それよりもこの宴へ向けての準備で、バタバタと忙しかったために疲れが溜まっていて、とっとと寝てしまった。
そして朝スッキリと目を覚ますと、立勇はもう屋敷に戻っていた。
――昨日の夜、なにをしていたんだろう?
なんとなく、綺麗なお姉さんと仲良くなる店に遊びに行っていた、とかではないだろうと、昨日出かける際の真剣な様子を思い出す。
むしろあれは、前世で雨妹が勤めていた病院の院長が人事について考えている時に似て、なにか物騒な事を企んでいるような顔だった。

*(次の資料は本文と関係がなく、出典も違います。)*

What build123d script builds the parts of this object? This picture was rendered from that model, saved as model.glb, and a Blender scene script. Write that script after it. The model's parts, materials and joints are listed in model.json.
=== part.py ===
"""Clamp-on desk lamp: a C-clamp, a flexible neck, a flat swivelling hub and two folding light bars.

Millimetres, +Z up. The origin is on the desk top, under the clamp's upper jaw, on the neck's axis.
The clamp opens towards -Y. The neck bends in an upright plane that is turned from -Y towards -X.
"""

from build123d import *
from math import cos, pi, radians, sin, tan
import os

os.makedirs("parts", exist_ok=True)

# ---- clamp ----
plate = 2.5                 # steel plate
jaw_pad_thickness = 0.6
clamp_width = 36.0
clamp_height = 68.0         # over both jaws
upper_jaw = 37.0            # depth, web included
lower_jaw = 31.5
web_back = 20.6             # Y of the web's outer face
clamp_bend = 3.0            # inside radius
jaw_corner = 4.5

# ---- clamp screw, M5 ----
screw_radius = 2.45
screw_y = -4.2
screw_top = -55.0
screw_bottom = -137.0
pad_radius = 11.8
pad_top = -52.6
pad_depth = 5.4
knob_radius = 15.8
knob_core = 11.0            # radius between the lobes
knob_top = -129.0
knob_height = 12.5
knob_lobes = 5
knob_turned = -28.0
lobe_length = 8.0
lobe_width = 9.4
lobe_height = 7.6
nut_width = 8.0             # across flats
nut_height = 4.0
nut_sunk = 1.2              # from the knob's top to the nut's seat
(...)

けれど雨妹になにも告げなかったのだから、自分の知る必要のないことなのだろう。
そのあたりの事情に好奇心が湧きあがらないわけではないが、好奇心を向ける方向性を間違ってはいけないことだって、雨妹は知っている。
このあたりの判断の分かれ目は勘であり、後宮で平和に生きるため必須能力だ。
そう割り切って、昨夜の立勇の挙動は放っておくことにして、考えるのは本日の予定だ。
雨妹のこの屋敷での仕事は、昨日の宴での潘(パン)公主のお披露目で完了である。
となると、すぐに都へ帰ることとなるのだが。
――帰る前に、皆にお土産を買いたいなぁ。
美娜(メイナ)や楊(ヤン)、医局の陳(チェン)にも、なにかしらの港ならではのものを用意したいものだ。
「というわけで、お土産を買いに出かけたいです!」
「……帰還の準備があるが、まあそのくらいの時間はとれるか」
こうして立勇の許可も出たところで、雨妹は彼を供に港へ繰り出すことにした。
利民に軒車を出してもらい、港に近くなり細い路地に入れなくなったところで降りると、そこから港方面へと歩いていく。

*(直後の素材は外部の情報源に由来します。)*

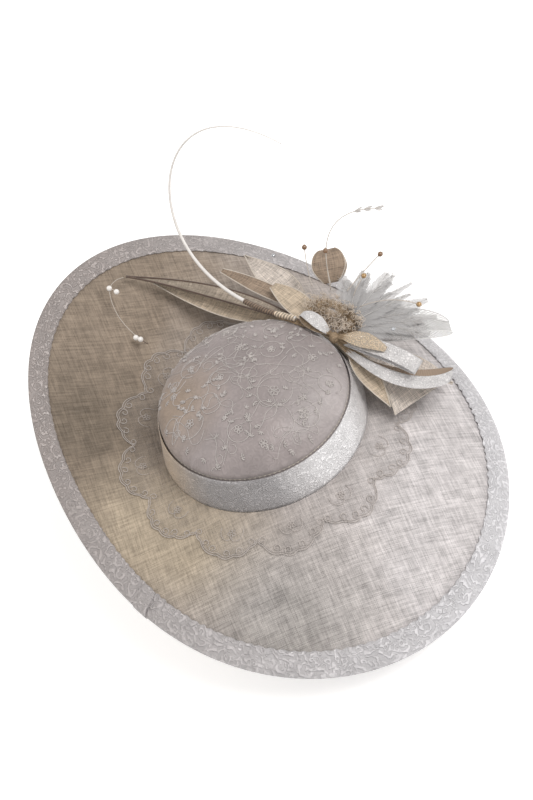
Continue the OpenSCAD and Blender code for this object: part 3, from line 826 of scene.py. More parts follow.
def finish_of(slot):
    """The material of a slot of the record, made once."""
    if slot in finishes:
        return finishes[slot]
    brim, crown = bpy.context.scene.headpiece_brim, bpy.context.scene.headpiece_crown
    trim, band = bpy.context.scene.headpiece_trim, bpy.context.scene.headpiece_band
    leaf, gold = list(trim.leaf), list(trim.gold)
    fine, mid = 0.5 * brim.motif, 0.62 * brim.motif
    bead = {"height": 0.0001, "Coat_Weight": 0.7}
    makers = {
        "sinamay": (sinamay_finish, "Brim sinamay", list(brim.light), list(brim.dark), brim.pitch),
        # The jacquard's two colours are it in painted shade and in painted light; so are the loops' two
        # greys.
        "jacquard": (jacquard_finish, "Jacquard", list(brim.binding), list(brim.lit_binding), brim.motif),
        "band_jacquard": (
            jacquard_finish, "Band jacquard", (0.53, 0.49, 0.48), (0.53, 0.49, 0.48), mid,
            BAND_LIGHT_AND_SHADE_PATCHES, False,
        ),
        "loop_jacquard": (
            jacquard_finish, "Loop jacquard", (0.62, 0.60, 0.59), (0.74, 0.72, 0.72), fine, (), False
        ),
        "loop_inside": (ribbed_finish, "Back of the ribbon", (0.36, 0.27, 0.20), 0.0012),
        "bound_dark": (wound_finish, "Dark wound ribbon", (0.16, 0.11, 0.075), 0.0026),
        "bound_pale": (wound_finish, "Pale wound ribbon", (0.50, 0.41, 0.31), 0.0030),
        "knot": (leaf_finish, "Knot sinamay", (0.33, 0.24, 0.155), {"cover": 0.98}),
        "satin_lace": (satin_finish, "Dome satin", list(crown.satin), DOME_LIGHT_AND_SHADE_PATCHES),
        "embroidery": (thread_finish, "Embroidery cord", list(crown.thread)),
        "corded_lace": (net_finish, "Collar net", list(crown.net), 0.0016, 0.07, 0.22),
        "collar_cord": (thread_finish, "Collar cord", (0.50, 0.45, 0.42), 0.5),
        "buckram": (grained_finish, "Buckram", (0.62, 0.57, 0.49), 0.0011, 0.9),
        "lining": (satin_finish, "Crown lining", list(crown.lining)),
        "petersham": (ribbed_finish, "Petersham", list(band.ribbon), band.rib),
        "spring_steel": (steel_finish, "Spring steel"),
        "band_tip": (grained_finish, "Moulded tip", (0.66, 0.62, 0.56), 0.0009, 0.5, 0.06, 0.0001),
        "felt": (
            grained_finish, "Felt", (0.56, 0.50, 0.42), 0.0016, 0.95, 0.3, 0.0008, {"Sheen_Weight": 0.4}
        ),
        "net": (net_finish, "Rosette net", (0.42, 0.31, 0.20), 0.0022, 0.16, 0.9),
        "net_curl": (thread_finish, "Rosette thread", (0.66, 0.56, 0.46), 0.35),
        "dark_edge_sinamay": (leaf_finish, "Dark-edged sinamay", (0.36, 0.30, 0.24), {"cover": 0.95}),
        "dark_edge": (thread_finish, "Dark edge cord", list(trim.edge), 0.5),
        "leaf_sinamay": (leaf_finish, "Leaf sinamay", leaf),
        "loop_sinamay": (leaf_finish, "Loop sinamay", (0.33, 0.25, 0.185), {"cover": 0.9}),
        "pale_sinamay": (leaf_finish, "Pale sinamay", (0.64, 0.57, 0.51), {"cover": 0.52}),
        "hem": (thread_finish, "Leaf hem", (0.64, 0.57, 0.49), 0.6),
        "feather": (feather_finish, "Feather vane", list(trim.feather)),
        "feather_shaft": (grained_finish, "Feather shaft", (0.62, 0.60, 0.585), 0.002, 0.5, 0.1),
        "crin": (crin_finish, "Crin", (0.50, 0.49, 0.48)),
        "crin_edge": (grained_finish, "Crin filament", (0.74, 0.73, 0.72), 0.001, 0.25, 0.1),
        "glitter_lace": (glitter_finish, "Glitter lace", (0.50, 0.41, 0.32), gold),
        "quill": (grained_finish, "Quill", list(trim.quill), 0.004, 0.42, 0.08, 0.0002),
        "wire": (grained_finish, "Covered wire", (0.50, 0.45, 0.40), 0.0008, 0.6, 0.25),
        "wired_bead": (grained_finish, "Brown bead", (0.20, 0.11, 0.055), 0.0012, 0.2, 0.35, bead),
        "gold_bead": (
            grained_finish, "Gold bead", (0.40, 0.25, 0.11), 0.0012, 0.24, 0.3, {**bead, "Metallic": 0.35}
        ),
        "pearl": (
            grained_finish, "Pearl", (0.84, 0.81, 0.78), 0.0018, 0.16, 0.08, 0.00005,
            {"Coat_Weight": 0.8, "Sheen_Weight": 0.3},
        ),
        "stone": (stone_finish, "Cut stone"),
        "stitch": (thread_finish, "Sewing thread", (0.70, 0.66, 0.60), 0.6),
    }
    maker, *values = makers[slot]
    named = values.pop() if isinstance(values[-1], dict) else {}
    finishes[slot] = maker(*values, **named)
    return finishes[slot]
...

「わぁ、なんだか、前に来た時よりも賑やかですねぇ!」
雨妹は港近くの商店が立ち並ぶ通りを眺めて、目を見張る。
雨妹が港見物に来たのは、あの海賊被害に出くわした日以来。
胡の家を訪れた際は、そんなことをする時間はなかった。
あの時も十分に賑わっていたのだが、現在の人でごった返す様子を見てしまうと、あの時は空いていた方だったのかと分かる。
――それにそれに、もう三輪車が走ってる!
三輪車はまだそこまで台数がないはずで、今乗れているのは優先的に手に入れた利民の関係者のはず。

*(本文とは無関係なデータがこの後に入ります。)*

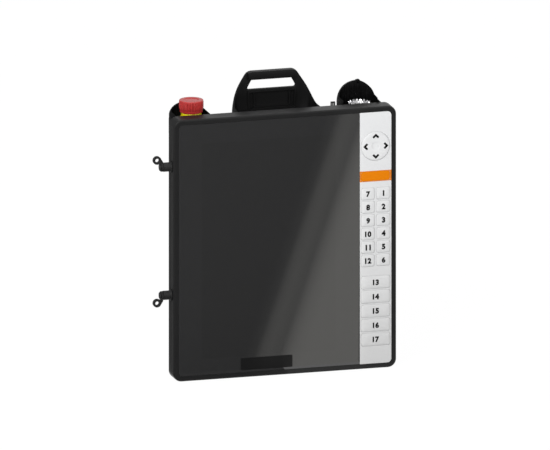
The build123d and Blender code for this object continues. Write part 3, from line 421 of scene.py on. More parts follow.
# The finish of every CAD node, whether it shows or is replaced
NODE_FINISHES: dict[str, Finish] = {
    node: finish
    for finish, nodes in (
        (FRAME_BLACK, "front_frame"),
        (PANEL_GLASS, "touch_glass"),
        (PLATE_BLACK, "blank_plate"),
        (DISPLAY_CASE, "lcd_module"),
        (SHEET_STEEL, "lcd_brackets"),
        (CIRCUIT_BOARD, "main_board keypad_board"),
        (SCREW_STEEL, "board_screws housing_screws handle_screws"),
        (SEAL_RUBBER, "housing_gasket keymat gland_seal"),
        (KEYPAD_GREY, "keypad_panel"),
        (KEY_WHITE, "nav_disc " + " ".join(f"key_{number}" for number in range(1, 18))),
        (KEY_ORANGE, "operator_key"),
        (HOUSING_BLACK, "rear_housing hand_grip_left hand_grip_right"),
        (BUTTON_RUBBER, "enabling_button_left enabling_button_right"),
        (SWITCH_BLACK, "nav_pivot enabling_switch_left enabling_switch_right stylus_well"),
        (SWITCH_BLACK, "stop_nut stop_contact_block key_switch_nut key_contact_block"),
        (COLLAR_YELLOW, "stop_base"),
        (CAP_RED, "stop_cap"),
        (BARREL_STEEL, "stop_stem key_barrel"),
        (RING_CHROME, "key_switch_bezel"),
        (GUARD_BLACK, "stop_guard key_guard"),
        (HANDLE_BLACK, "hanging_handle"),
        (STYLUS_BLACK, "stylus"),
        (GLAND_BLACK, "gland_body gland_cap"),
        (POST_STEEL, "strap_posts upper_strap_eyelet lower_strap_eyelet"),
    )
    for node in nodes.split()
}


def dress_cad_nodes() -> None:
    """Gives every CAD node its finish in place of the plain packed material."""
    for number, material in enumerate(list(bpy.data.materials)):
        material.name = f"packed_{number}"
    for name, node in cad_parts.items():
        node.data.materials.clear()
        node.data.materials.append(NODE_FINISHES[name].build())


# Modelling helpers


def axis_point(node: str, height: float) -> Vector:
    """Finds the point on a node's upright middle axis at a height.

    Args:
        node: The CAD node.
        height: The height in metres.

    Returns:
        The point.
    """
    low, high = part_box(node)
    return Vector(((low.x + high.x) / 2, (low.y + high.y) / 2, height))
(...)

人込みの中を縫うように走る三輪車は、新しい乗り物として通りの人の視線を引き付けていると同時に、港に風景に溶け込んでいるようにも見える。
――やっぱりいいなぁ、三輪車!
けど、抜かりはない。
利民から今回の仕事に対する礼として贈られる品の中に、三輪車が入っているのだ。
ちなみに太子へ一台、雨妹に一台の計二台である。
隣の立勇も、同じく三輪車が活躍する様子を見ていたようで。
「都は昨今、人口の増加が様々な問題を生み出していて、特に荷馬車の混雑が問題になっている。
三輪車が解決の一助になるやもしれんな」
そんな意見を述べていた。
なるほど、栄えている場所の問題は、日本もこの国も変わりはしないということか。
ともあれ、そうやって賑わう通りを歩いていくと、屋台から美味しそうな匂いが漂ってくる。
「まずは、イカ焼きっと!」
「雨妹よ、そんなにあの不気味な物体が好きか」
イカを焼いている屋台に足を向ける雨妹に、立勇が若干嫌そうにため息を吐く。
どうやら前回食べて味は受け入れられても、やはりあの見た目にどうしても拒否反応が出るらしい。
けれどそんな立勇を気にしないことにして、雨妹は今回小さく切ってあるものではなく、小ぶりなイカが姿焼きにしてあるものを買った。
「……」
立勇が雨妹が持つイカを見ないようにしていて、できれば遠ざかりたいけれど護衛としてそれはできないという、微妙な葛藤をしているらしいのを、横目に見ながらかぶりつきつつ歩いていると。
「お、いつかの嬢ちゃんじゃねぇか」
傍らからそう声をかけられた。
「はい?」
雨妹が振り返る前に、立勇が立ちふさがる。
その背中越しに声の方を見れば、魚売りのおじさんがいた。
そしてよくよく見てみれば、海賊被害の際に乗った漁船の主ではないか。